02 octubre 2024

El llano

El fútbol llanero es más que un simple deporte, es un eco de tiempos pasados, un reflejo de un fenómeno social que involucra mucho más que el juego. Es la esencia de lo cotidiano, la reunión de amistades, conocidos, familiares, vecinos y vecinas, todos convergiendo en un mismo espacio, vistiendo con orgullo los colores que, muchas veces, evocan a equipos lejanos o selecciones nacionales. La semana se desvanece en la espera ansiosa del fin de semana, el momento en el que los viejos tachones deportivos se desempolvan, listos para revivir esa chispa que nos conecta con algo más profundo.

Equipos de Fut11, Fut9, Fut7, rápido o sala, todos son escenarios donde las historias se entrelazan. Las canchas ven llegar a jugadores y jugadoras corriendo, rozando el límite del tiempo, uniformados con prisas, mientras el capitán o su sustituto le pide al árbitro un poco de tolerancia. Los compañeros, con las calcetas a medio poner o ajustándose las espinilleras, parecen retratos de una rutina sin fin, una repetición que, de alguna forma, siempre sabe diferente.

Los equipos más organizados, aquellos que llegan unos minutos antes, completan el rito de registrar a sus jugadores, siguiendo la tradición casi sagrada de que el capitán o director técnico se arrodille para organizar el cuadro inicial. En ese gesto se esconde la melancolía de quien sabe que, a veces, la elección no está en los que juegan mejor, sino en los que logran llegar.

Para los curiosos, los que paseamos cerca de estos complejos deportivos sin intención de jugar, pero con el deseo de observar, el espectáculo es siempre familiar. El saque de banda mal ejecutado, el tiro de esquina que no llega al área, la oportunidad perdida por el delantero o delantera, un disparo lejano que parece sencillo para el portero pero que, al intentar atraparlo, se incrusta en la red, sellando un destino que nadie había previsto. Y luego, las broncas. Esos pequeños actos de furia que brotan de un roce insignificante, una jugada que no llevaba violencia, pero que deja una sensación de agravio en el aire, mientras el árbitro, distante, camina en el centro del campo, pitando la justicia más imparcial que su lejanía le permite.

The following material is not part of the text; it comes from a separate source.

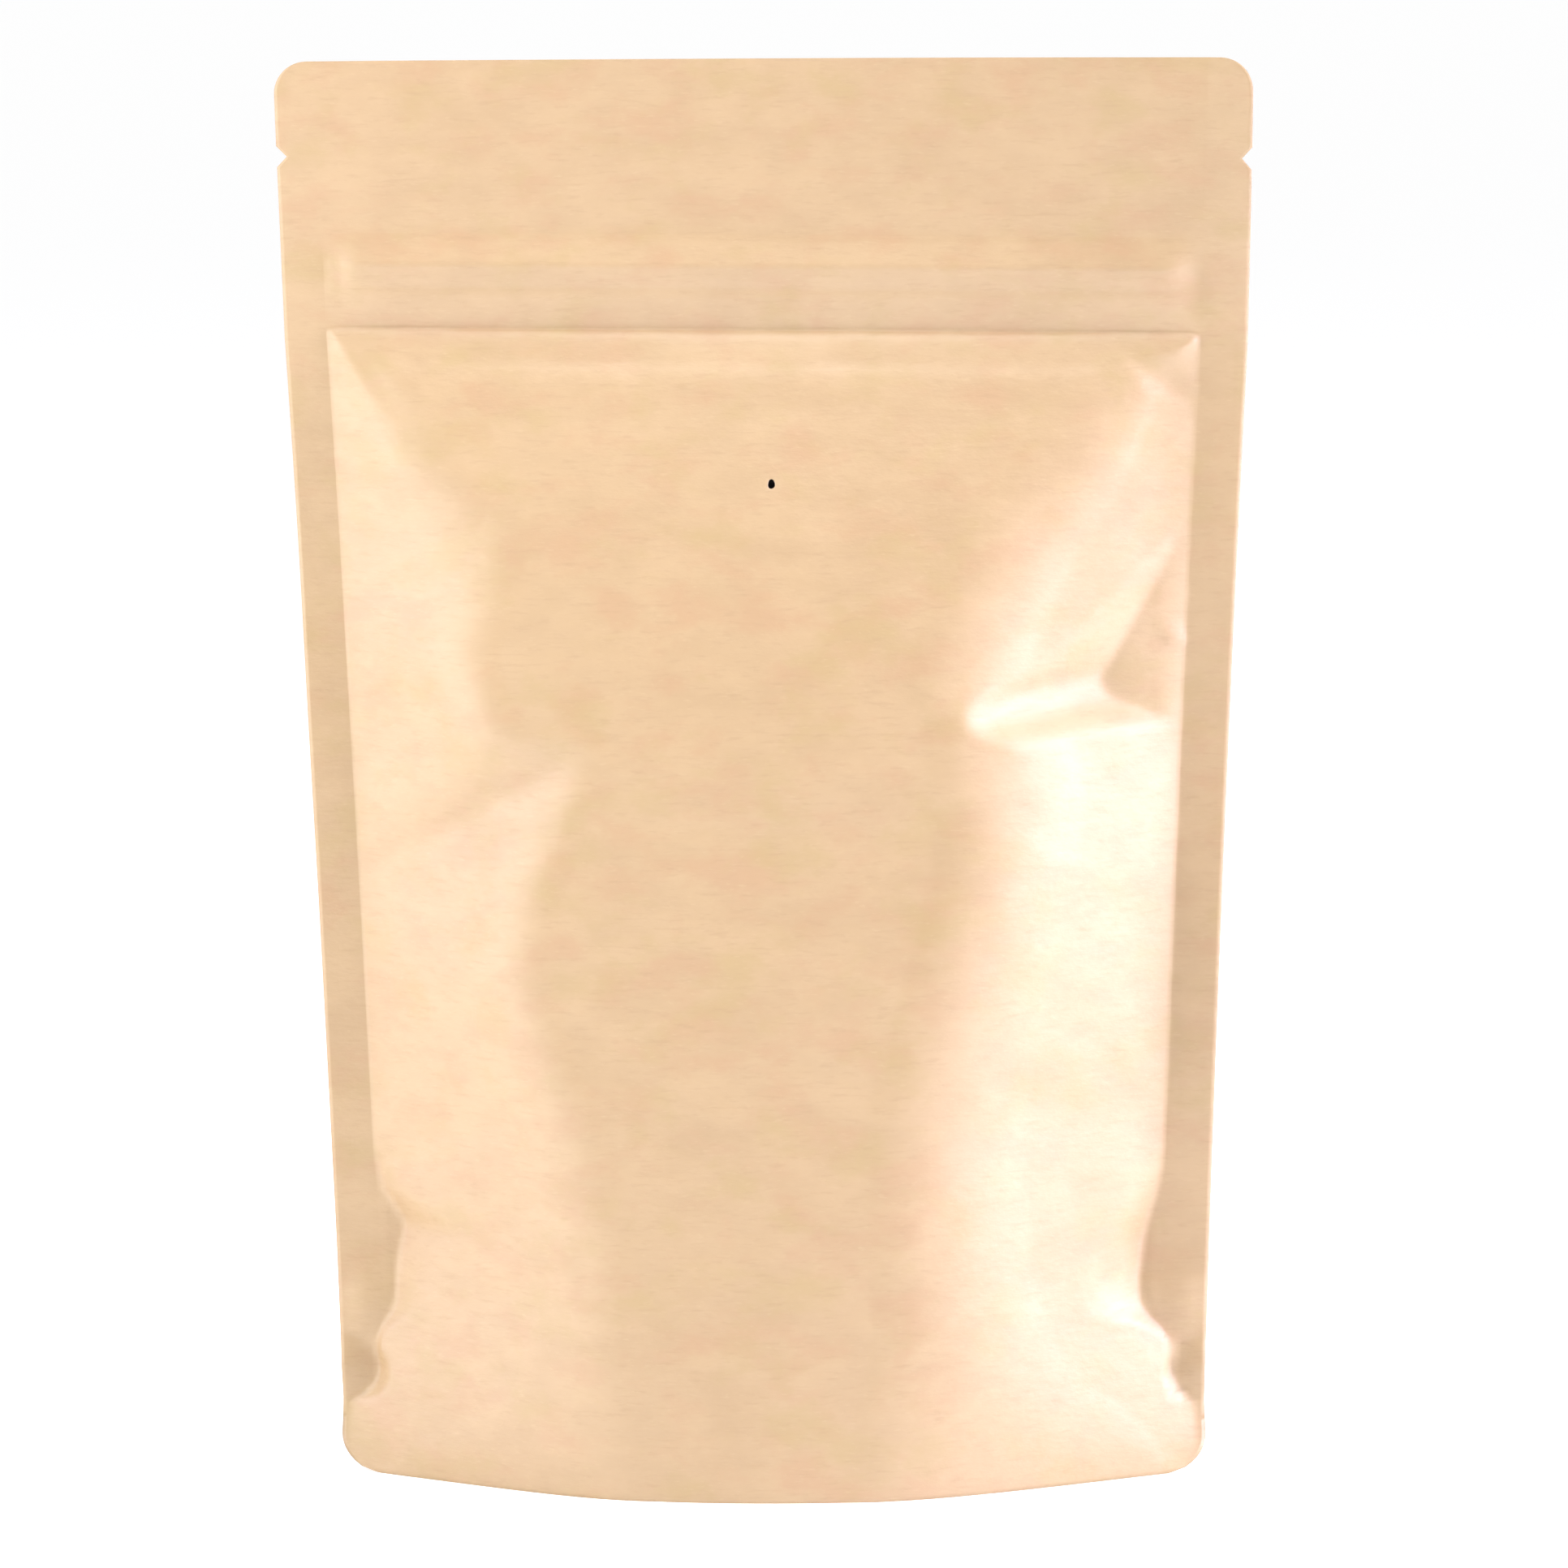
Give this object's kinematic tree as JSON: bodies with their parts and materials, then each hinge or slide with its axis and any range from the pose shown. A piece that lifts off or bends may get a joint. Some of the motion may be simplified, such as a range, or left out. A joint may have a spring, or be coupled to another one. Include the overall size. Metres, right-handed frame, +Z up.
{
  "type": "stand-up pouch",
  "caption": "Filled kraft paper stand-up pouch, shut, with side seals, a press-to-close zip band, tear notches and a folded base that stands on its own edge.",
  "frame": {"origin": "on the ground, under the middle of the pouch's bounding box", "axes": "+Z up; the front face, which has the pin-hole vent, looks along -Y; +X to the right seen from the front"},
  "size_m": [0.1598, 0.0606, 0.234],
  "materials": {
    "kraft_paper": "semi-gloss laminated kraft paper, light brown with fine fibres"
  },
  "bodies": {
    "root": {"pouch": "kraft_paper"}
  },
  "joints": []
}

Tampoco faltan las terribles excusas de los hacheros: "es que estaba buscando la falta", suelen comentarle al arbitro, luego de casi romper un tobillo.

Alrededor de la cancha, el bullicio de los puestos de comida, aguas frescas, refrescos, y dulces nos envuelve. Cervezas y micheladas, prohibidas pero siempre presentes, se abren paso entre las gradas improvisadas: pasto, tierra, un par de ladrillos o rocas que se convierten en asientos. Y allí, en ese espacio, las discusiones son inevitables. Las miradas se cruzan con un dejo de derrota mientras las voces se alzan con reproches que parecen venir de lo más profundo del ser. "No es posible que se pierda el medio campo de esa forma"; "nadie la pide"; "todos se quitan el compromiso"; “muévanse, pidan la pinche pelota”. Es en esos instantes cuando el fútbol se analiza bajo la bandera del "hubiera", esa palabra que, en este deporte, siempre está presente.

Las derrotas pesan más que los cuerpos fatigados. Los jugadores se quitan los tachones, las miradas se pierden en el suelo y las palabras parecen encontrar eco en los silencios del campo. El fútbol llanero está impregnado de esa frustración intrínseca, esa que nace no solo de no poder jugar profesionalmente, sino también de la vida misma, donde el fútbol sigue siendo una constante, aunque a veces parezca trivial.

En el llano, la mayoría de los equipos no juegan para ser campeones. Pocos son los que tienen el talento o la constancia para pelear por un trofeo. La verdadera batalla se libra entre los propios compañeros de equipo, contra los demonios internos que persiguen a cada jugador. Al final del día, quizá la razón de seguir jugando es simplemente esa: jugar, sin más pretensiones que el placer de hacerlo.

 

Con los años, el cuerpo empieza a resentir cada partido. Las dolencias se acumulan y se convierten en compañía habitual durante la semana. Pero cuando llega el siguiente fin de semana, ahí estamos otra vez, listos para volver a la cancha. El silbatazo final marca no solo el cierre del partido, sino el inicio de la espera por el próximo juego, porque, más allá de la frustración y del cansancio, lo que nos hace volver es ese contacto fugaz con nuestra infancia, ese momento en que el fútbol no era más que un juego, pero un juego que significaba todo.